#### STORED DATA:

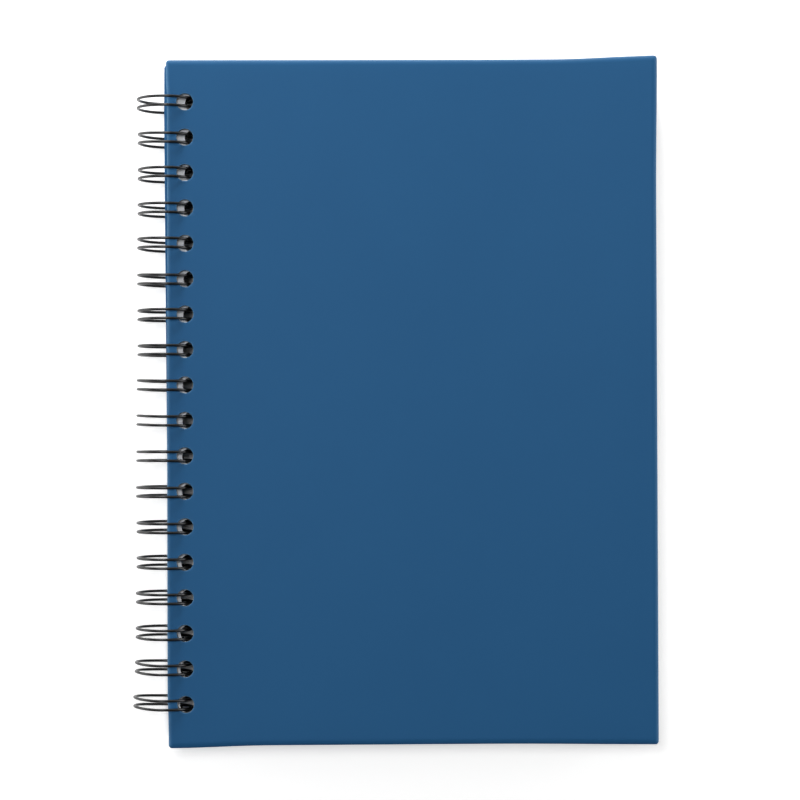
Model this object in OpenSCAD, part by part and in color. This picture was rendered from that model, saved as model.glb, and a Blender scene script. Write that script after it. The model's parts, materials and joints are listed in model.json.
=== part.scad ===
// Hardcover notebook with a twin-loop wire binding.
//
// It lies closed on a flat surface. X runs from the wire (-X) to the fore-edge (+X),
// Y runs from the tail (-Y) to the head (+Y), and Z is up. The origin is on the surface,
// under the middle of the outline. All sizes are in millimetres.
//
// Everything turns about one line, the axis of the wire rings, which is parallel to Y.
// The sheets, the covers and their holes are therefore laid out around that line, and
// the whole stack is then tilted a little, because it rests on the rings at the spine
// and on the edge of the back cover at the other side.

/* [Part] */
// piece to show

/* [Covers] */
// width of a cover, from its spine edge to its fore-edge
cover_w = 176; // [90:1:230]
// height of a cover, from head to tail
cover_h = 247; // [120:1:320]
// thickness of the grey board
board_t = 1.8; // [1:0.1:2.4]
// thickness of the covering paper
wrap_t = 0.15; // [0.1:0.01:0.2]
// radius of the wrapped edges, seen in section
edge_r = 0.6; // [0.3:0.05:0.9]
// radius of the cover's corners, seen from above
corner_r = 1.2; // [0.9:0.05:6]
// width of covering paper turned in over the inside of the board
turn_in = 15; // [10:0.5:22]
// thickness of the endpaper pasted over the turn-ins
endpaper_t = 0.15; // [0.1:0.01:0.2]
// margin of the endpaper from the cover's edges
endpaper_inset = 2.5; // [1.5:0.5:5]

/* [Pages] */
// thickness of all the sheets together
page_t = 11; // [3:0.5:13]
// how far the covers reach past the sheets at the fore-edge
fore_square = 3.4; // [0.5:0.1:5]
// how far the covers reach past the sheets at the head and at the tail
head_square = 3; // [0.5:0.1:5]
// paper between a sheet's holes and its spine edge
page_strip = 2; // [1.2:0.1:2.6]

/* [Holes] */
// diameter of the punched holes
hole_d = 6; // [5.4:0.1:6.6]
// distance from hole to hole, which is two to the inch
pitch = 12.7; // [11:0.1:16]
// least distance from an end hole to the head or the tail
end_room = 12; // [9:0.5:20]
// cover board between the holes and the spine edge
cover_strip = 3.4; // [2:0.1:4]

/* [Wire] */
// thickness of the coated wire
wire_d = 1; // [0.8:0.05:1.1]
// distance between the two wires of one loop
pair_gap = 3.26; // [2.8:0.02:3.4]
// angle past the lowest point of the ring where the hairpin tips start
tip_lead = 24; // [20:1:28]
// part of a turn-back left on each cut end, in degrees
end_stub = 55; // [20:5:80]
// how much less the wire's radius is in its tight bends
bend_thin = 0.02; // [0.01:0.005:0.04]
// how far a tight bend runs into the ring that it joins
bend_seat = 0.1; // [0.05:0.01:0.15]

/* [Clearances] */
// gap that the paste keeps between an endpaper and what it is pasted on
paste_gap = 0.01; // [0.005:0.005:0.03]
// gap between the sheets and each cover
leaf_gap = 0.15; // [0.05:0.05:0.5]
// smallest gap kept between the wire and the wall of a hole
wire_clear = 0.1; // [0.05:0.01:0.2]
// free play that a hole must leave along its sheet
hole_play = 0.4; // [0.2:0.1:1]
// gap between the two covers' spine edges when the front cover lies open
spine_clear = 0.9; // [0.5:0.1:2]
// how far the stack has sunk below the middle of the rings
stack_drop = 0.65; // [0:0.05:0.8]

/* [Resting place of each hole on the wire] */
// share of the front cover's play that lies on its spine side
front_share = 0.46; // [0.2:0.01:0.8]
// share of the sheets' play that lies on their spine side
page_share = 0.76; // [0.2:0.01:0.9]
// share of the back cover's play that lies on its spine side
back_share = 0.5; // [0.2:0.01:0.8]

/* [Hidden] */

// inner diameters that twin-loop wire is sold in
ring_sizes = [9.5, 11.1, 12.7, 14.3, 15.9, 17.5, 19.05, 20.6, 22.2, 23.8, 25.4, 28.6, 31.8, 38.1];

wire_r = wire_d / 2;
crown_r = (pitch - pair_gap) / 2;
hole_r = hole_d / 2;
cased_t = board_t + 2 * wrap_t;
cover_t = cased_t + endpaper_t;
stack_t = page_t + 2 * cover_t + 2 * leaf_gap;

// Levels of the stack, measured from the axis of the rings.
back_z0 = -stack_t / 2 - stack_drop;
back_z1 = back_z0 + cover_t;
page_z0 = back_z1 + leaf_gap;
page_z1 = page_z0 + page_t;
front_z0 = page_z1 + leaf_gap;
front_z1 = front_z0 + cover_t;

// A wire of the pair crosses the hole off its middle, so the half chord there is what
// the wire can use.
chord = sqrt(pow(hole_r, 2) - pow(pair_gap / 2, 2)) - wire_clear;

function nearest(z0, z1) = z0 * z1 < 0 ? 0 : min(abs(z0), abs(z1));
function farthest(z0, z1) = max(abs(z0), abs(z1));
function reach(r, z) = sqrt(max(0, r * r - z * z));

// The least and the greatest distance of a hole from the ring axis, along its sheet, at
// which a ring of radius r runs freely through a layer from level z0 to z1.
function hole_min(r, z0, z1) = reach(r + wire_r, nearest(z0, z1)) - chord;
function hole_max(r, z0, z1) = reach(r - wire_r, farthest(z0, z1)) + chord;
function play(r, z0, z1) = farthest(z0, z1) >= r - wire_r
  ? -1
  : hole_max(r, z0, z1) - hole_min(r, z0, z1);
function hole_at(r, z0, z1, share) =
  hole_min(r, z0, z1) + share * play(r, z0, z1);

// The ring is the smallest size on sale in which every layer keeps its play.
function least_play(r) = min(
  play(r, page_z0, page_z1),
  play(r, back_z0, back_z1),
  play(r, front_z0, front_z1)
);
function pick_size(i) =
  i == len(ring_sizes) - 1 || least_play(ring_sizes[i] / 2 + wire_r) >= hole_play
    ? i
    : pick_size(i + 1);

ring_r = ring_sizes[pick_size(0)] / 2 + wire_r;
ring_out = ring_r + wire_r;

front_hole = hole_at(ring_r, front_z0, front_z1, front_share);
page_hole = hole_at(ring_r, page_z0, page_z1, page_share);
back_hole = hole_at(ring_r, back_z0, back_z1, back_share);

// The covers turn about the rings, so their spine edges may not reach so far in that
// they meet when the front cover is laid open beside the back one.
cover_edge = min(cover_strip + hole_r, (front_hole + back_hole - spine_clear) / 2);
front_edge = front_hole - cover_edge;
back_edge = back_hole - cover_edge;
page_edge = page_hole - page_strip - hole_r;
page_w = min(front_edge, back_edge) + cover_w - fore_square - page_edge;
page_h = cover_h - 2 * head_square;

loops = floor((cover_h - 2 * end_room) / pitch) + 1;
hole_ys = [for (i = [0:loops - 1]) (i - (loops - 1) / 2) * pitch];

// The tilt at which the rounded lower edge of the back cover meets the surface that the
// rings stand on.
rim_x = back_edge + cover_w - edge_r;
rim_z = -back_z0 - edge_r;
lay_angle = asin((ring_out - edge_r) / norm([rim_x, rim_z])) - atan2(rim_z, rim_x);

far_x = max(front_edge + front_z1 * sin(lay_angle), back_edge) + cover_w;
axis_x = (ring_out - far_x) / 2;
axis_z = ring_out;

wrap_colour = "#2A5582";
board_colour = "#8F887B";
endpaper_colour = "#F1EFE9";
page_colour = "#F7F6F2";
wire_colour = "#17181A";

// PLACING

// Moves a shape drawn around the ring axis to its place on the surface.
module at_rings() {
  translate([axis_x, 0, axis_z]) children();
}

// The same for the stack, which also leans down to its fore-edge.
module in_stack() {
  at_rings() rotate([0, lay_angle, 0]) children();
}

// SHEETS AND BOARDS

// The row of punches, hole centres at x, through everything from level z0 to z1.
module punches(x, z0, z1) {
  for (y = hole_ys)
    translate([x, y, z0 - 1])
      cylinder(r = hole_r, h = z1 - z0 + 2, $fn = 64);
}

// Section of a slab with rounded edges, w wide and t high, standing on the X axis.
module rounded_section(w, t, r) {
  translate([r, 0]) square([w - 2 * r, t]);
  translate([0, r]) square([w, t - 2 * r]);
  for (x = [r, w - r], y = [r, t - r])
    translate([x, y]) circle(r = r, $fn = 48);
}

// The outer half of that section, from an upright axis out to radius c.
module corner_section(c, t, r) {
  intersection() {
    square([c, t]);
    translate([-c, 0]) rounded_section(2 * c, t, r);
  }
}

// A slab w by h by t on the XY plane, with its spine edge on the Y axis. Its edges are
// rounded by r in section and its corners by c in plan.
module rounded_slab(w, h, t, c, r) {
  translate([0, h / 2 - c, 0])
    rotate([90, 0, 0])
      linear_extrude(height = h - 2 * c) rounded_section(w, t, r);
  translate([c, -h / 2, 0])
    rotate([90, 0, 90])
      linear_extrude(height = w - 2 * c) rounded_section(h, t, r);
  for (x = [c, w - c], y = [c - h / 2, h / 2 - c])
    translate([x, y, 0])
      rotate_extrude($fn = 96) corner_section(c, t, r);
}

// A plain sheet w by h by t with its spine edge on the Y axis, set in by m all round.
module sheet(w, h, t, m) {
  translate([m, m - h / 2, 0]) cube([w - 2 * m, h - 2 * m, t]);
}

// One cover lies with its inside at level 0 facing down. Its pieces, from the inside
// out, are the endpaper, the turned-in covering paper, the board and the covering paper.
module board() {
  translate([wrap_t, 0, endpaper_t + wrap_t])
    rounded_slab(cover_w - 2 * wrap_t, cover_h - 2 * wrap_t, board_t,
      corner_r - wrap_t, edge_r - wrap_t);
}

module cover_wrap() {
  difference() {
    translate([0, 0, endpaper_t])
      rounded_slab(cover_w, cover_h, cased_t, corner_r, edge_r);
    board();
    translate([0, 0, endpaper_t - 1])
      sheet(cover_w, cover_h, 1 + wrap_t, turn_in);
  }
}

module endpaper() {
  t = endpaper_t - paste_gap;
  sheet(cover_w, cover_h, t, endpaper_inset);
  sheet(cover_w, cover_h, t + wrap_t, turn_in + paste_gap);
}

// A piece of the front cover, punched and laid on the sheets.
module on_front() {
  in_stack() difference() {
    translate([front_edge, 0, front_z0]) children();
    punches(front_hole, front_z0, front_z1);
  }
}

// The back cover's pieces are the front cover's, turned face down.
module on_back() {
  in_stack() difference() {
    translate([back_edge, 0, back_z1]) mirror([0, 0, 1]) children();
    punches(back_hole, back_z0, back_z1);
  }
}

// TWIN-LOOP WIRE

// A bend of the wire in the XY plane, radius r, from angle a0 to a1.
module bend(r, a0, a1, section_r) {
  rotate([0, 0, a0])
    rotate_extrude(angle = a1 - a0, $fn = 96)
      translate([r, 0]) circle(r = section_r, $fn = 32);
}

// A tight bend. The wire is drawn a hair thinner there, and each end that joins a ring
// runs a little way into it, by the angles e0 and e1.
module tight_bend(r, a0, a1, e0, e1) {
  bend(r, a0 - e0, a1 + e1, wire_r - bend_thin);
}

function seat_angle(r) = bend_seat / r * 180 / PI;

// One ring of the pair. It runs from the base at the lowest point up round the spine,
// over the front cover and down through the sheets to its tip.
module ring() {
  rotate([90, 0, 0]) mirror([1, 0, 0]) bend(ring_r, -90, 270 - tip_lead, wire_r);
}

// The hairpin that joins the two rings of a loop at their free ends.
module tip() {
  r = pair_gap / 2;
  e = seat_angle(r);
  rotate([0, 180 - tip_lead, 0]) tight_bend(r, -90, 90, e, e);
}

// The turn-back along the base that joins one loop to the next.
module crown() {
  e = seat_angle(crown_r);
  tight_bend(crown_r, -90, 90, e, e);
}

// The cut end past the first or the last loop, which keeps the start of a turn-back.
module cut_end() {
  e = seat_angle(crown_r);
  tight_bend(crown_r, -90, end_stub - 90, e, 0);
}

// The base line of all the rings, at the y of the middle between two loops.
module at_base(y) {
  translate([0, y, -ring_r]) children();
}

module loop_at(y) {
  for (s = [-1, 1]) translate([0, y + s * pair_gap / 2, 0]) ring();
  translate([ring_r * sin(tip_lead), y, -ring_r * cos(tip_lead)]) tip();
}

// NODES

module binding_wire() {
  color(wire_colour) at_rings() {
    for (y = hole_ys) loop_at(y);
    for (i = [0:loops - 2]) at_base(hole_ys[i] + pitch / 2) crown();
    at_base(hole_ys[0] - pitch / 2) mirror([0, 1, 0]) cut_end();
    at_base(hole_ys[loops - 1] + pitch / 2) cut_end();
  }
}

module page_block() {
  color(page_colour) in_stack() difference() {
    translate([page_edge, -page_h / 2, page_z0]) cube([page_w, page_h, page_t]);
    punches(page_hole, page_z0, page_z1);
  }
}

module front_board() {
  color(board_colour) on_front() board();
}

module front_cover_wrap() {
  color(wrap_colour) on_front() cover_wrap();
}

module front_endpaper() {
  color(endpaper_colour) on_front() endpaper();
}

module back_board() {
  color(board_colour) on_back() board();
}

module back_cover_wrap() {
  color(wrap_colour) on_back() cover_wrap();
}

module back_endpaper() {
  color(endpaper_colour) on_back() endpaper();
}

binding_wire();
page_block();
front_board();
front_cover_wrap();
front_endpaper();
back_board();
back_cover_wrap();
back_endpaper();
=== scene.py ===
"""Looks, light and camera of a wire-bound hardcover notebook.

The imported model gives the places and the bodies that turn. The pieces made here stand in
for its nodes: covers with a rolled paper edge and punched rims, a block of loose sheets,
and one bent wire. Lengths in the classes are millimetres, and meshes are in metres.

Three frames are used. A piece's own frame has u from its spine edge, v from tail to head
and w through its thickness. The stack's frame is measured from the axis of the wire
rings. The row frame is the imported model's.
"""
import json
import logging
import math
from dataclasses import dataclass
from enum import Enum
from typing import Any

import bpy
import numpy as np
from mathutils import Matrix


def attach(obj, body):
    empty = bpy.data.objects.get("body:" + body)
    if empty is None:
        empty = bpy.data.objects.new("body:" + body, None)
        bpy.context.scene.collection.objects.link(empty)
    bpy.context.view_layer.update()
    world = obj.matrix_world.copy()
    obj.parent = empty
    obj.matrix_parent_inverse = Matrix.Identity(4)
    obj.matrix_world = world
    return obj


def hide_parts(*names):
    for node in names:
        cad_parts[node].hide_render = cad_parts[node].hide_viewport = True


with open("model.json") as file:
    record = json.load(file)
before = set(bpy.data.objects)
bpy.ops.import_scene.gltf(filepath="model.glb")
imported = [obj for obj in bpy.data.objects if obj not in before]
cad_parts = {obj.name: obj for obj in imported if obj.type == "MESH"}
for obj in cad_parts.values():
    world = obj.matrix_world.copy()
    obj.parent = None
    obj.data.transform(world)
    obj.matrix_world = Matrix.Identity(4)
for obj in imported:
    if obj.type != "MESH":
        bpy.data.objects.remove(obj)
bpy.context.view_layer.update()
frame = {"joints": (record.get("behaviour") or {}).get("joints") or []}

LOG = logging.getLogger("notebook")
MM = 0.001
Array = np.ndarray
Step = tuple[float, float, float]


class Body(Enum):
    """The bodies that turn about the wire rings."""

    BACK = "back"
    PAGES = "pages"
    FRONT = "front"


class Slot(Enum):
    """The record's material slots."""

    WIRE = "wire"
    PAPER = "page_paper"
    BOARD = "greyboard"
    COVER = "cover_paper"
    ENDPAPER = "endpaper"


# SURFACES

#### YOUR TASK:
Your task is to output exactly the lines from the one with "bpy.data.objects.remove(obj)" through the one with "that turn about", counting both ends.

#### RESULT FOR THIS EXERCISE:
        bpy.data.objects.remove(obj)
bpy.context.view_layer.update()
frame = {"joints": (record.get("behaviour") or {}).get("joints") or []}

LOG = logging.getLogger("notebook")
MM = 0.001
Array = np.ndarray
Step = tuple[float, float, float]


class Body(Enum):
    """The bodies that turn about the wire rings."""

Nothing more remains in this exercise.